Наталья Стеркина много сделала для сохранения наследия Гоголева. Фото Татьяны Антоновой
В клубе «Стихотворный бегемот», на малаховской площадке, состоялся вечер памяти Владимира Гоголева (1948–1989), чья большая подборка опубликована в двухтомнике «Уйти. Остаться. Жить», посвященном рано ушедшим из жизни поэтам. Поэт учился в Литературном институте – откуда был отчислен из‑за «несовместимости с советским официальным мировоззрением»; работал сторожем в издательстве «Наука»; занимался распространением самиздата; оставил стихи, полные визионерства и мощной космизированной метафизики: «Не помню, друг, я твоего узора, / Но, братец лист, люблю твое пыланье./ Поверь, в тебе сгустилось много взора,/ Далеких звезд густое остыванье./ Происхожденье яркого убора/ Загадочно, полно очарованья./ Люблю тебя! люблю как голос хора!».
«Он был бесконечно умный.
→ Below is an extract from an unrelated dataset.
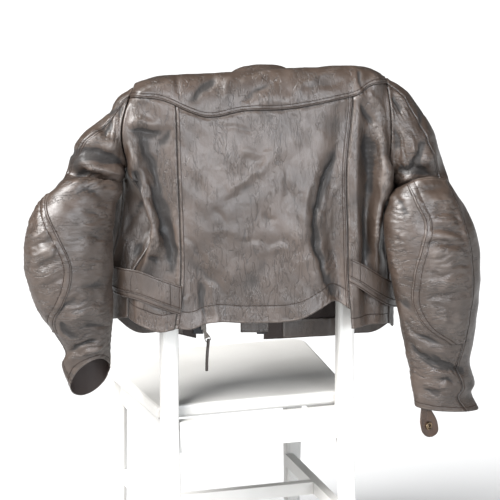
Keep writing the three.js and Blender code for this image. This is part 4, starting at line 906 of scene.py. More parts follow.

Всегда и во всем. В наших компаниях он не позволял нам говорить о пустом, мы на него даже за это ругались», – вспомнила друг поэта Елена Чулкова, а прозаик Наталия Стеркина, много сделавшая для популяризации творчества Гоголева, отметила, что многих поэтов, в том числе Тракля, узнала благодаря ему. Вдова поэта, Валерия Гоголева, подробно рассказала о распространении Гоголевым православного самиздата, упомянув о его «душе просветителя». Воспоминания прислал Николай Смирнов из города Мышкина Ярославской области, однокурсник Владимира. Трагическим образом их судьбы перекликаются: тело, Гоголева было сильно обезображено, Смирнов пострадал от рук неизвестных и долгие годы прикован к инвалидному креслу. «Вместе с Гоголевым мы собирали рукописный альманах «Сретение»: треть альманаха, оформленного под древнерусскую книгу, составляют стихи Гоголева, их переписывал я, изготовив по старинному рецепту чернила из ольховой коры и железа. В 1985 году весной я взял этот альманах у Володи: он тревожился, что у него могут сделать обыск на предмет нелегальной литературы», – вспомнил Смирнов.
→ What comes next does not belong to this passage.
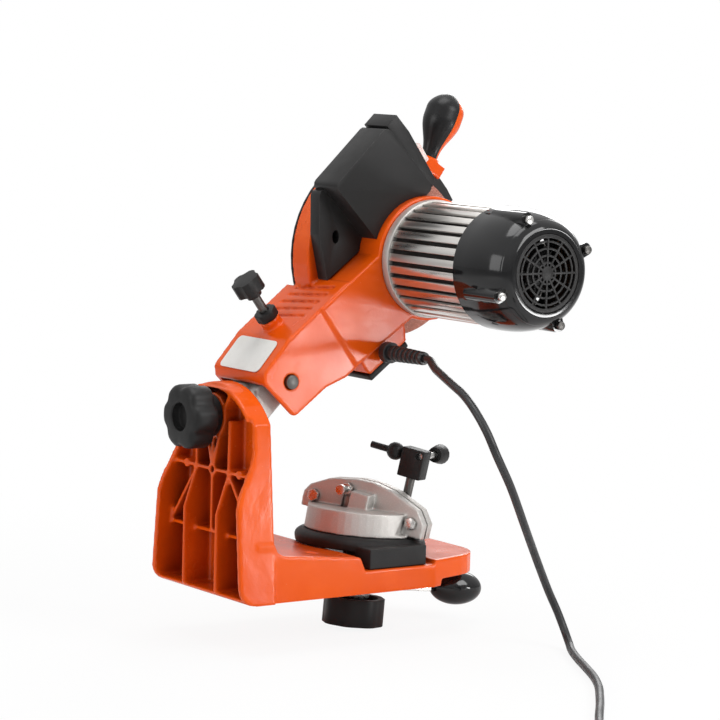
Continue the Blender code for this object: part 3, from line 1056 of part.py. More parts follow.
def build_switch(arm, black, rubber):
    """Switch plate and rocker under the head, and the cord boot."""
    plate = block("switch_plate", (-SWITCH_HALF, -SWITCH_TO, SWITCH_H - GAP - SWITCH_THICK),
                  (SWITCH_HALF, -SWITCH_FROM, SWITCH_H - GAP), arm, black, EDGE)
    mid = -(SWITCH_FROM + SWITCH_TO) / 2
    low = SWITCH_H - GAP - SWITCH_THICK
    window = block("switch_window", (-ROCKER_WIDE / 2 - GAP, mid - ROCKER_LONG / 2 - GAP, low - OVERRUN),
                   (ROCKER_WIDE / 2 + GAP, mid + ROCKER_LONG / 2 + GAP, low + SWITCH_THICK * 0.7), arm)
    cut(plate, window)
    rocker = [(ROCKER_LONG / 2 - EDGE, -EDGE), (-ROCKER_LONG / 2 + EDGE, -EDGE),
              (-ROCKER_LONG / 2 + EDGE, -SWITCH_THICK / 2), (0, -ROCKER_PROUD - EDGE),
              (ROCKER_LONG / 2 - EDGE, -SWITCH_THICK / 2)]
    place = frame_at("rocker_axis", (0, mid, low + SWITCH_THICK / 2), parent=arm)
    slab("switch_rocker", [rocker], -ROCKER_WIDE / 2 + GAP, ROCKER_WIDE / 2 - GAP, "YZ", place, rubber)
    profile = [(BOOT_R, 0), (BOOT_R, -BOOT_COLLAR)]
    pitch = (BOOT_LONG - BOOT_COLLAR - 2 * BOOT_NECK) / BOOT_RINGS
    for k in range(BOOT_RINGS):
        share = k / BOOT_RINGS
        radius = BOOT_RIB_R + (BOOT_END_R - BOOT_RIB_R) * share
        at = -BOOT_COLLAR - BOOT_NECK - pitch * k
        profile += [(radius - EDGE * 0.8, at), (radius - EDGE * 0.8, at - pitch * 0.3), (radius, at - pitch * 0.3),
                    (radius, at - pitch * 0.95)]
    profile += [(BOOT_END_R, -BOOT_LONG), (0, -BOOT_LONG)]
    turned("cord_boot", [(0, 0)] + profile, (ARM_NEAR_X - GAP, -BOOT_REACH, BOOT_DROP), "X", arm, rubber, sides=20)


def jaw_outline():
    """The jaws' low arch over their length, in the jaws' X and Z."""
    shares = ((1, 0), (1, JAW_END / JAW_CREST), (0.92, 0.55), (0.62, 0.82), (0.2, 0.97), (-0.1, 1),
              (-0.4, 0.93), (-0.86, 0.66), (-1, 0.36), (-1, 0))
    return [(JAW_HALF * along, JAW_FOOT + JAW_CREST * rise) for along, rise in shares]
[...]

Выступавший на вечере поэт и критик, один из составителей антологии «Уйти. Остаться. Жить», Борис Кутенков вспомнил, что год гибели поэта – 1989‑й – год ухода из жизни Арсения Тарковского, к торжественной интонации которого отсылает поэтика Гоголева. Положение Гоголева в поэзии XX века такое же межеумочное, как и у Тарковского – при очень разной известности. С одной стороны, он очень конвенционален по формальным признакам стихосложения, не настолько радикален, как другие авторы антологии, Евгений Харитонов или Николай Данелия, поэты эстетического бунта, с очевидностью отстроившиеся от советской официальной поэтики и дошедшие в этом до эстетического предела. С другой стороны, в этой поэзии есть те трансформации смысла и формы, которые делают ее интересной. Это прежде всего вневременная поэзия – хотя она, разумеется, контекстуальна по отношению к предшественникам: здесь можно найти отзвуки и натурфилософии Заболоцкого («Я приобрел печальную привычку/ В окно смотреть на дружество деревьев… »), и японской поэзии (главным образом Басё: «На пустыре/ Листья сухие и сучья./ И на заре/ Вековечная грусть./ Вспыхнет костер./ В свете неровном окрестность./ К ней прикоснется душа./ Если б понять разговор/ И запомнить счастливую местность./ Дикое сердце/ Любит нежданным дышать»). Но в то же время эта поэзия словно миновала свое время не только в событийном, но и в художественном смысле – определенную манифестацию этого мы находим в стихах: «Жизнь прожить понемногу,/ Незаметно, убого». О противостоянии «судьбы поэта» в устоявшемся смысле (Ахматова, Цветаева, Мандельштам) и неяркой биографии, бессобытийной поэтической канвы, которая может быть искренним жестом следования Высшему Замыслу, написала поэт и филолог Ирина Кадочникова из Ижевска, чей отзыв также был прочитан на мероприятии, – пока что единственный литературовед, осуществивший полноценный анализ творчества Гоголева. Подтянутся ли вслед за ней остальные?